* BEGIN RECORD EXTRACTS *
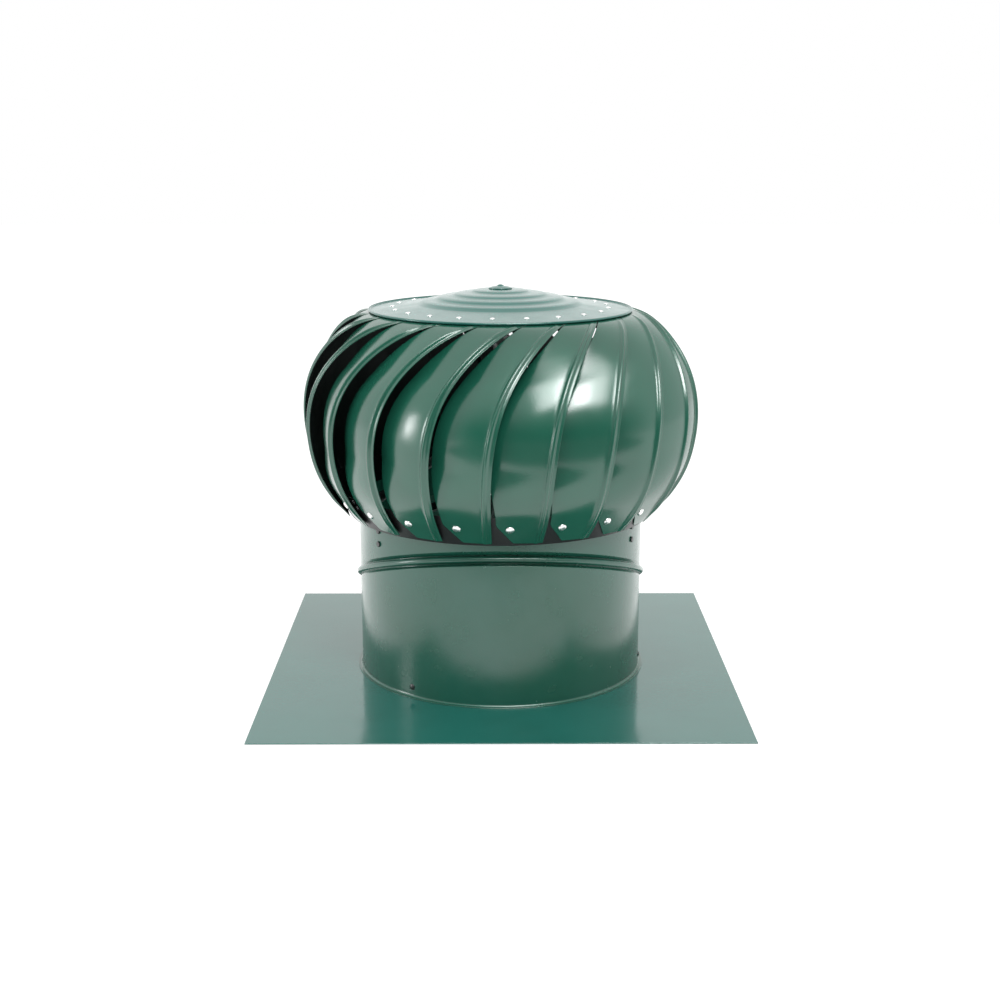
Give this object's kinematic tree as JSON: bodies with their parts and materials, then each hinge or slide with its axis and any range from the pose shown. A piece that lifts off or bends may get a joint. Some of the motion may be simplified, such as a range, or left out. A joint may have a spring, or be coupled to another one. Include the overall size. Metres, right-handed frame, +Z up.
{
  "type": "roof turbine ventilator",
  "caption": "Wind-driven roof ventilator: curved overlapping vanes spin on bearings above a round throat with a slanted swivel seam and square flashing.",
  "frame": {"origin": "centre of the flashing's underside, on the throat's axis", "axes": "+Z up along the throat and head axis, -Y towards the high side of the slanted seam, +X to the right seen from there"},
  "size_m": [0.495, 0.495, 0.417],
  "materials": {
    "green_paint": "gloss",
    "dark_ring": "satin",
    "aluminium_rivet": "satin",
    "dark_fastener": "satin",
    "zinc_steel": "zinc plated",
    "bearing_steel": "ground"
  },
  "bodies": {
    "base": {"flashing_plate": "green_paint", "lower_throat": "green_paint", "collar_rivets": "dark_fastener"},
    "neck": {"upper_throat": "green_paint", "brace_hub": "bearing_steel", "brace_leg_1": "bearing_steel", "brace_leg_2": "bearing_steel", "brace_leg_3": "bearing_steel", "brace_screws": "dark_fastener", "hub_bolts": "zinc_steel", "shaft": "zinc_steel", "bearing_spacer": "zinc_steel", "shaft_lower_nut": "zinc_steel", "shaft_top_nut": "zinc_steel", "shaft_washer": "zinc_steel", "lower_inner_race": "bearing_steel", "upper_inner_race": "bearing_steel"},
    "head": {"arm_rivets": "aluminium_rivet", "bearing_plate": "zinc_steel", "cap": "green_paint", "cap_button": "green_paint", "cap_rivets": "aluminium_rivet", "lower_circlip": "zinc_steel", "lower_outer_race": "bearing_steel", "lower_ring": "dark_ring", "ring_rivets": "aluminium_rivet", "spider_arm_1": "zinc_steel", "spider_arm_2": "zinc_steel", "spider_arm_3": "zinc_steel", "spider_bolts": "zinc_steel", "spider_hub": "zinc_steel", "upper_circlip": "zinc_steel", "upper_outer_race": "bearing_steel", "vane_01": "green_paint", "vane_02": "green_paint", "vane_03": "green_paint", "vane_04": "green_paint", "vane_05": "green_paint", "vane_06": "green_paint", "vane_07": "green_paint", "vane_08": "green_paint", "vane_09": "green_paint", "vane_10": "green_paint", "vane_11": "green_paint", "vane_12": "green_paint", "vane_13": "green_paint", "vane_14": "green_paint", "vane_15": "green_paint", "vane_16": "green_paint", "vane_17": "green_paint", "vane_18": "green_paint", "vane_19": "green_paint", "vane_20": "green_paint", "vane_21": "green_paint"},
    "lower_balls": {"lower_bearing_balls": "bearing_steel"},
    "upper_balls": {"upper_bearing_balls": "bearing_steel"}
  },
  "joints": [
    {"name": "seam_swivel", "type": "hinge", "parent": "base", "child": "neck", "pos_m": [0, 0, 0.102], "axis": [0, 0.3502, 0.9367], "range_deg": [0, 180]},
    {"name": "head_spin", "type": "hinge", "parent": "neck", "child": "head", "pos_m": [0, 0, 0.2], "axis": [0, 0, 1], "continuous": true},
    {"name": "lower_ball_roll", "type": "hinge", "parent": "neck", "child": "lower_balls", "pos_m": [0, 0, 0.232], "axis": [0, 0, 1], "continuous": true},
    {"name": "upper_ball_roll", "type": "hinge", "parent": "neck", "child": "upper_balls", "pos_m": [0, 0, 0.381], "axis": [0, 0, 1], "continuous": true}
  ],
  "couplings": [
    {"joint": "lower_ball_roll", "follows": "head_spin", "ratio": 0.619},
    {"joint": "upper_ball_roll", "follows": "head_spin", "ratio": 0.619}
  ]
}
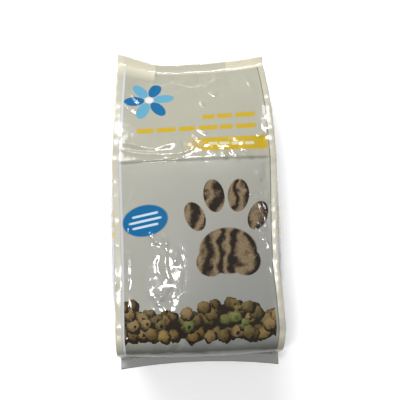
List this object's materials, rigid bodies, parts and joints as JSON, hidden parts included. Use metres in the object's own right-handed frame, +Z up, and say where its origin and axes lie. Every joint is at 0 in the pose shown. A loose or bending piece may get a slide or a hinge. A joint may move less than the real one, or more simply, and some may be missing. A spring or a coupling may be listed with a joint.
{
  "type": "pet food bag",
  "caption": "Filled and sealed side-gusset film bag of dry pet food, lying on its back, with seam fins along its four long edges and a flat seal at each end.",
  "frame": {"origin": "middle of the bag's box at the ground, under the back panel", "axes": "+Z up through the front panel, +Y along the bag towards its top seal, +X across it"},
  "size_m": [0.1652, 0.315, 0.0742],
  "materials": {
    "film": "gloss"
  },
  "bodies": {
    "root": {"bag": "film"}
  },
  "joints": []
}
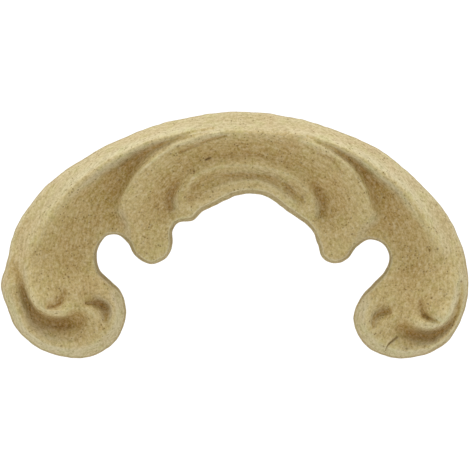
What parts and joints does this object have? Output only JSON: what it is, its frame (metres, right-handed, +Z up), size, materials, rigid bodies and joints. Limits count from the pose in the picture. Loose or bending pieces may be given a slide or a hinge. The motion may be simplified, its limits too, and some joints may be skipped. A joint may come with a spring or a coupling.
{
  "type": "arched scroll applique",
  "caption": "Arched scroll applique of moulded wood pulp: a bevelled arch with a hollow scroll at each end, a raised cartouche over the crown, and a flat back.",
  "frame": {"origin": "on the flat back, behind the middle of the arch's crown", "axes": "+Z up the wall or rail it is fixed to, +X to the right as seen from the front, -Y out of the front, +Y into what it is fixed to"},
  "size_m": [0.1169, 0.0111, 0.0617],
  "materials": {
    "wood_pulp": "raw pressed wood pulp, dull and fine-grained"
  },
  "bodies": {
    "root": {"applique": "wood_pulp"}
  },
  "joints": []
}
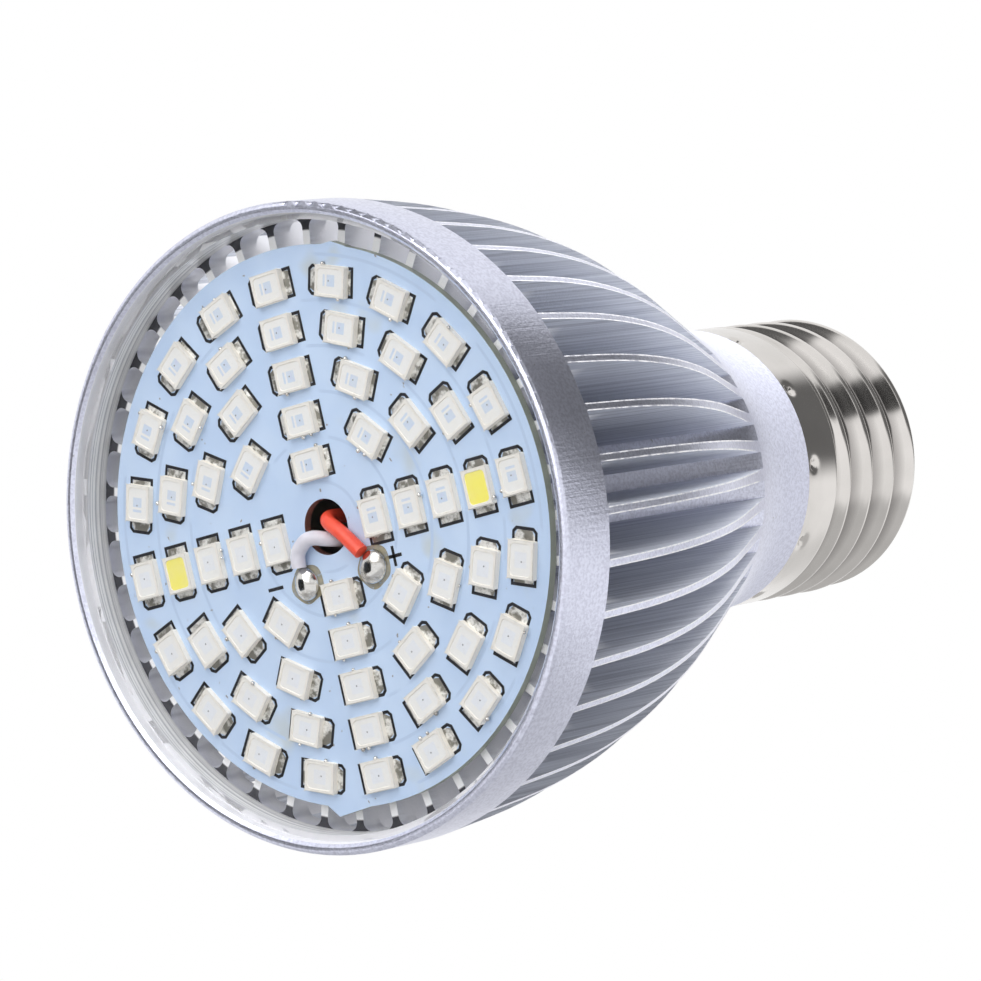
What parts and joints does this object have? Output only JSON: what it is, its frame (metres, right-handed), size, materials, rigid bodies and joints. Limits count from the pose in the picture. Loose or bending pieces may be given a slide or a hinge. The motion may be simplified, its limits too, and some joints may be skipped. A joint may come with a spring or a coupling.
{
  "type": "led grow light bulb",
  "caption": "Screw-in LED grow light bulb: finned aluminium bell, clear front disc over a round board of red, blue and white LEDs, nickel-plated screw cap.",
  "frame": {"origin": "centre of the front ring's face, on the bulb's axis; the bulb stands on this ring", "axes": "+Z along the axis from the front face to the cap's centre contact; +Y towards the board's larger break tab"},
  "size_m": [0.056, 0.056, 0.0825],
  "materials": {
    "satin_aluminium": "turned and blasted, satin",
    "clear_plastic": "clear, glossy",
    "board_mask": "satin solder mask",
    "paste": "matte",
    "led_package": "satin",
    "led_phosphor": "satin",
    "solder": "bright",
    "white_plastic": "matte",
    "nickel_plate": "polished nickel",
    "black_insulator": "gloss",
    "contact_plate": "satin",
    "laminate": "satin",
    "ferrite": "matte",
    "yellow_tape": "gloss",
    "black_sleeve": "gloss",
    "resistor_coat": "matte",
    "black_resin": "matte",
    "red_insulation": "satin",
    "white_insulation": "satin"
  },
  "bodies": {
    "root": {"heat_sink": "satin_aluminium", "front_cover": "clear_plastic", "led_board": "board_mask", "thermal_paste": "paste", "leds_red": "led_package", "leds_blue": "led_package", "leds_white": "led_phosphor", "solder_joint_positive": "solder", "solder_joint_negative": "solder", "driver_housing": "white_plastic", "cap_shell": "nickel_plate", "cap_insulator": "black_insulator", "centre_contact": "contact_plate", "driver_board": "laminate", "transformer_core": "ferrite", "transformer_winding": "yellow_tape", "output_capacitor": "black_sleeve", "input_capacitor": "black_sleeve", "fuse_resistor": "resistor_coat", "control_chip": "black_resin", "bridge_rectifier": "black_resin", "lead_positive": "red_insulation", "lead_negative": "white_insulation", "lead_live": "red_insulation", "lead_neutral": "white_insulation"}
  },
  "joints": []
}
* END RECORD EXTRACTS *
## SHORT EXERCISE
Please repeat all the records above exactly as they appear.

## ANSWER TO THE TASK
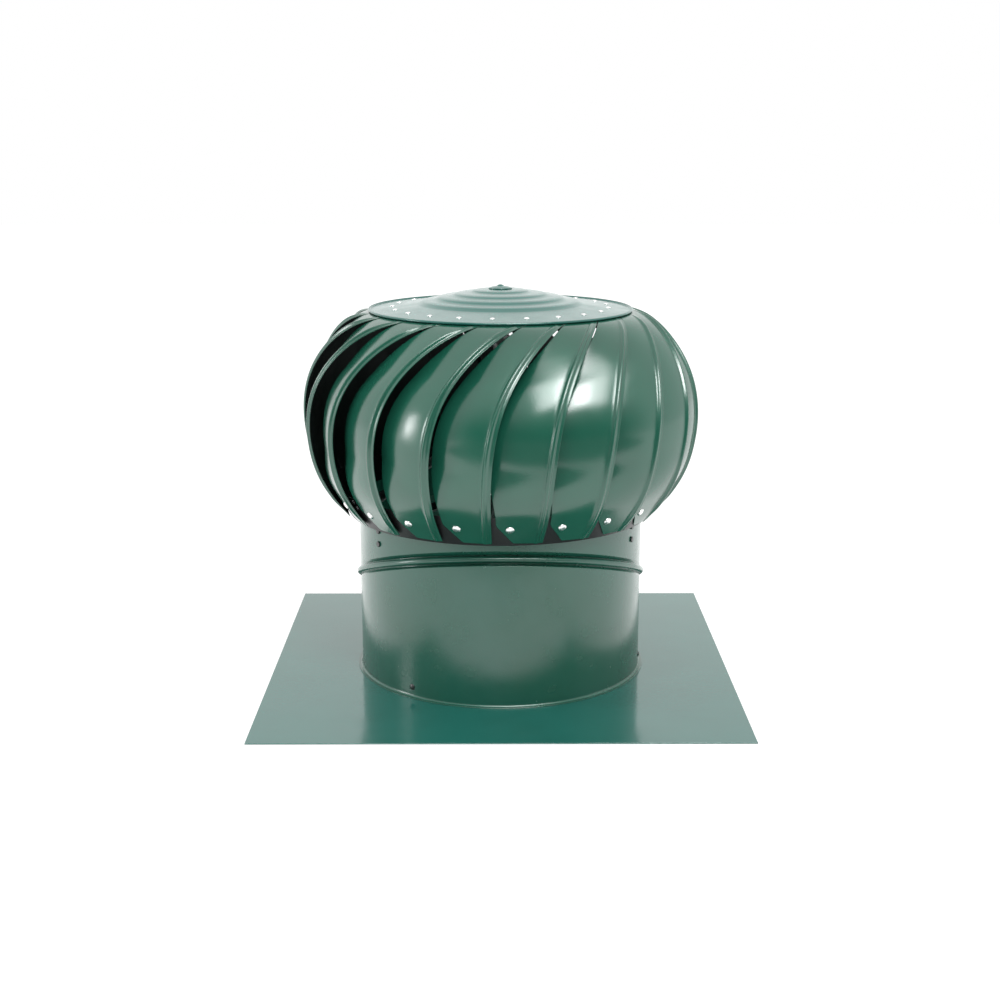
Give this object's kinematic tree as JSON: bodies with their parts and materials, then each hinge or slide with its axis and any range from the pose shown. A piece that lifts off or bends may get a joint. Some of the motion may be simplified, such as a range, or left out. A joint may have a spring, or be coupled to another one. Include the overall size. Metres, right-handed frame, +Z up.
{
  "type": "roof turbine ventilator",
  "caption": "Wind-driven roof ventilator: curved overlapping vanes spin on bearings above a round throat with a slanted swivel seam and square flashing.",
  "frame": {"origin": "centre of the flashing's underside, on the throat's axis", "axes": "+Z up along the throat and head axis, -Y towards the high side of the slanted seam, +X to the right seen from there"},
  "size_m": [0.495, 0.495, 0.417],
  "materials": {
    "green_paint": "gloss",
    "dark_ring": "satin",
    "aluminium_rivet": "satin",
    "dark_fastener": "satin",
    "zinc_steel": "zinc plated",
    "bearing_steel": "ground"
  },
  "bodies": {
    "base": {"flashing_plate": "green_paint", "lower_throat": "green_paint", "collar_rivets": "dark_fastener"},
    "neck": {"upper_throat": "green_paint", "brace_hub": "bearing_steel", "brace_leg_1": "bearing_steel", "brace_leg_2": "bearing_steel", "brace_leg_3": "bearing_steel", "brace_screws": "dark_fastener", "hub_bolts": "zinc_steel", "shaft": "zinc_steel", "bearing_spacer": "zinc_steel", "shaft_lower_nut": "zinc_steel", "shaft_top_nut": "zinc_steel", "shaft_washer": "zinc_steel", "lower_inner_race": "bearing_steel", "upper_inner_race": "bearing_steel"},
    "head": {"arm_rivets": "aluminium_rivet", "bearing_plate": "zinc_steel", "cap": "green_paint", "cap_button": "green_paint", "cap_rivets": "aluminium_rivet", "lower_circlip": "zinc_steel", "lower_outer_race": "bearing_steel", "lower_ring": "dark_ring", "ring_rivets": "aluminium_rivet", "spider_arm_1": "zinc_steel", "spider_arm_2": "zinc_steel", "spider_arm_3": "zinc_steel", "spider_bolts": "zinc_steel", "spider_hub": "zinc_steel", "upper_circlip": "zinc_steel", "upper_outer_race": "bearing_steel", "vane_01": "green_paint", "vane_02": "green_paint", "vane_03": "green_paint", "vane_04": "green_paint", "vane_05": "green_paint", "vane_06": "green_paint", "vane_07": "green_paint", "vane_08": "green_paint", "vane_09": "green_paint", "vane_10": "green_paint", "vane_11": "green_paint", "vane_12": "green_paint", "vane_13": "green_paint", "vane_14": "green_paint", "vane_15": "green_paint", "vane_16": "green_paint", "vane_17": "green_paint", "vane_18": "green_paint", "vane_19": "green_paint", "vane_20": "green_paint", "vane_21": "green_paint"},
    "lower_balls": {"lower_bearing_balls": "bearing_steel"},
    "upper_balls": {"upper_bearing_balls": "bearing_steel"}
  },
  "joints": [
    {"name": "seam_swivel", "type": "hinge", "parent": "base", "child": "neck", "pos_m": [0, 0, 0.102], "axis": [0, 0.3502, 0.9367], "range_deg": [0, 180]},
    {"name": "head_spin", "type": "hinge", "parent": "neck", "child": "head", "pos_m": [0, 0, 0.2], "axis": [0, 0, 1], "continuous": true},
    {"name": "lower_ball_roll", "type": "hinge", "parent": "neck", "child": "lower_balls", "pos_m": [0, 0, 0.232], "axis": [0, 0, 1], "continuous": true},
    {"name": "upper_ball_roll", "type": "hinge", "parent": "neck", "child": "upper_balls", "pos_m": [0, 0, 0.381], "axis": [0, 0, 1], "continuous": true}
  ],
  "couplings": [
    {"joint": "lower_ball_roll", "follows": "head_spin", "ratio": 0.619},
    {"joint": "upper_ball_roll", "follows": "head_spin", "ratio": 0.619}
  ]
}
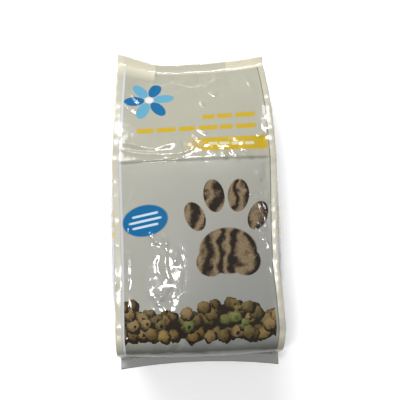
List this object's materials, rigid bodies, parts and joints as JSON, hidden parts included. Use metres in the object's own right-handed frame, +Z up, and say where its origin and axes lie. Every joint is at 0 in the pose shown. A loose or bending piece may get a slide or a hinge. A joint may move less than the real one, or more simply, and some may be missing. A spring or a coupling may be listed with a joint.
{
  "type": "pet food bag",
  "caption": "Filled and sealed side-gusset film bag of dry pet food, lying on its back, with seam fins along its four long edges and a flat seal at each end.",
  "frame": {"origin": "middle of the bag's box at the ground, under the back panel", "axes": "+Z up through the front panel, +Y along the bag towards its top seal, +X across it"},
  "size_m": [0.1652, 0.315, 0.0742],
  "materials": {
    "film": "gloss"
  },
  "bodies": {
    "root": {"bag": "film"}
  },
  "joints": []
}
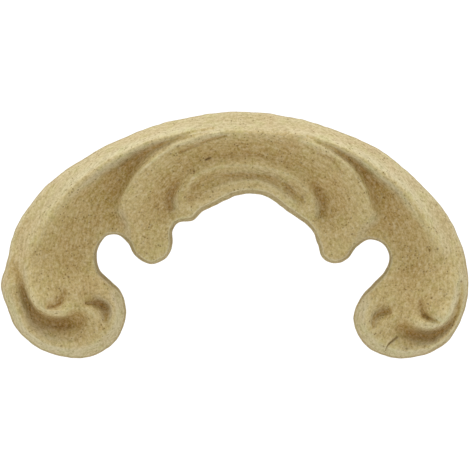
What parts and joints does this object have? Output only JSON: what it is, its frame (metres, right-handed, +Z up), size, materials, rigid bodies and joints. Limits count from the pose in the picture. Loose or bending pieces may be given a slide or a hinge. The motion may be simplified, its limits too, and some joints may be skipped. A joint may come with a spring or a coupling.
{
  "type": "arched scroll applique",
  "caption": "Arched scroll applique of moulded wood pulp: a bevelled arch with a hollow scroll at each end, a raised cartouche over the crown, and a flat back.",
  "frame": {"origin": "on the flat back, behind the middle of the arch's crown", "axes": "+Z up the wall or rail it is fixed to, +X to the right as seen from the front, -Y out of the front, +Y into what it is fixed to"},
  "size_m": [0.1169, 0.0111, 0.0617],
  "materials": {
    "wood_pulp": "raw pressed wood pulp, dull and fine-grained"
  },
  "bodies": {
    "root": {"applique": "wood_pulp"}
  },
  "joints": []
}
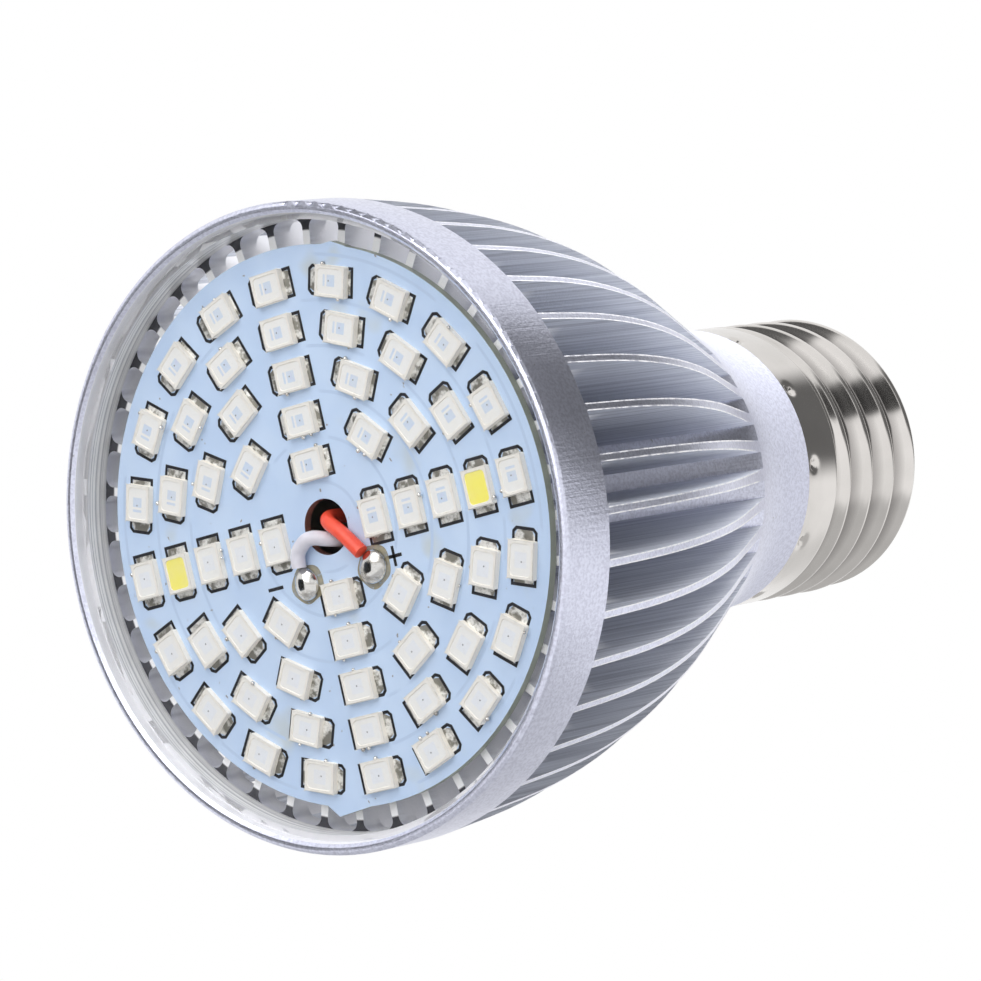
What parts and joints does this object have? Output only JSON: what it is, its frame (metres, right-handed), size, materials, rigid bodies and joints. Limits count from the pose in the picture. Loose or bending pieces may be given a slide or a hinge. The motion may be simplified, its limits too, and some joints may be skipped. A joint may come with a spring or a coupling.
{
  "type": "led grow light bulb",
  "caption": "Screw-in LED grow light bulb: finned aluminium bell, clear front disc over a round board of red, blue and white LEDs, nickel-plated screw cap.",
  "frame": {"origin": "centre of the front ring's face, on the bulb's axis; the bulb stands on this ring", "axes": "+Z along the axis from the front face to the cap's centre contact; +Y towards the board's larger break tab"},
  "size_m": [0.056, 0.056, 0.0825],
  "materials": {
    "satin_aluminium": "turned and blasted, satin",
    "clear_plastic": "clear, glossy",
    "board_mask": "satin solder mask",
    "paste": "matte",
    "led_package": "satin",
    "led_phosphor": "satin",
    "solder": "bright",
    "white_plastic": "matte",
    "nickel_plate": "polished nickel",
    "black_insulator": "gloss",
    "contact_plate": "satin",
    "laminate": "satin",
    "ferrite": "matte",
    "yellow_tape": "gloss",
    "black_sleeve": "gloss",
    "resistor_coat": "matte",
    "black_resin": "matte",
    "red_insulation": "satin",
    "white_insulation": "satin"
  },
  "bodies": {
    "root": {"heat_sink": "satin_aluminium", "front_cover": "clear_plastic", "led_board": "board_mask", "thermal_paste": "paste", "leds_red": "led_package", "leds_blue": "led_package", "leds_white": "led_phosphor", "solder_joint_positive": "solder", "solder_joint_negative": "solder", "driver_housing": "white_plastic", "cap_shell": "nickel_plate", "cap_insulator": "black_insulator", "centre_contact": "contact_plate", "driver_board": "laminate", "transformer_core": "ferrite", "transformer_winding": "yellow_tape", "output_capacitor": "black_sleeve", "input_capacitor": "black_sleeve", "fuse_resistor": "resistor_coat", "control_chip": "black_resin", "bridge_rectifier": "black_resin", "lead_positive": "red_insulation", "lead_negative": "white_insulation", "lead_live": "red_insulation", "lead_neutral": "white_insulation"}
  },
  "joints": []
}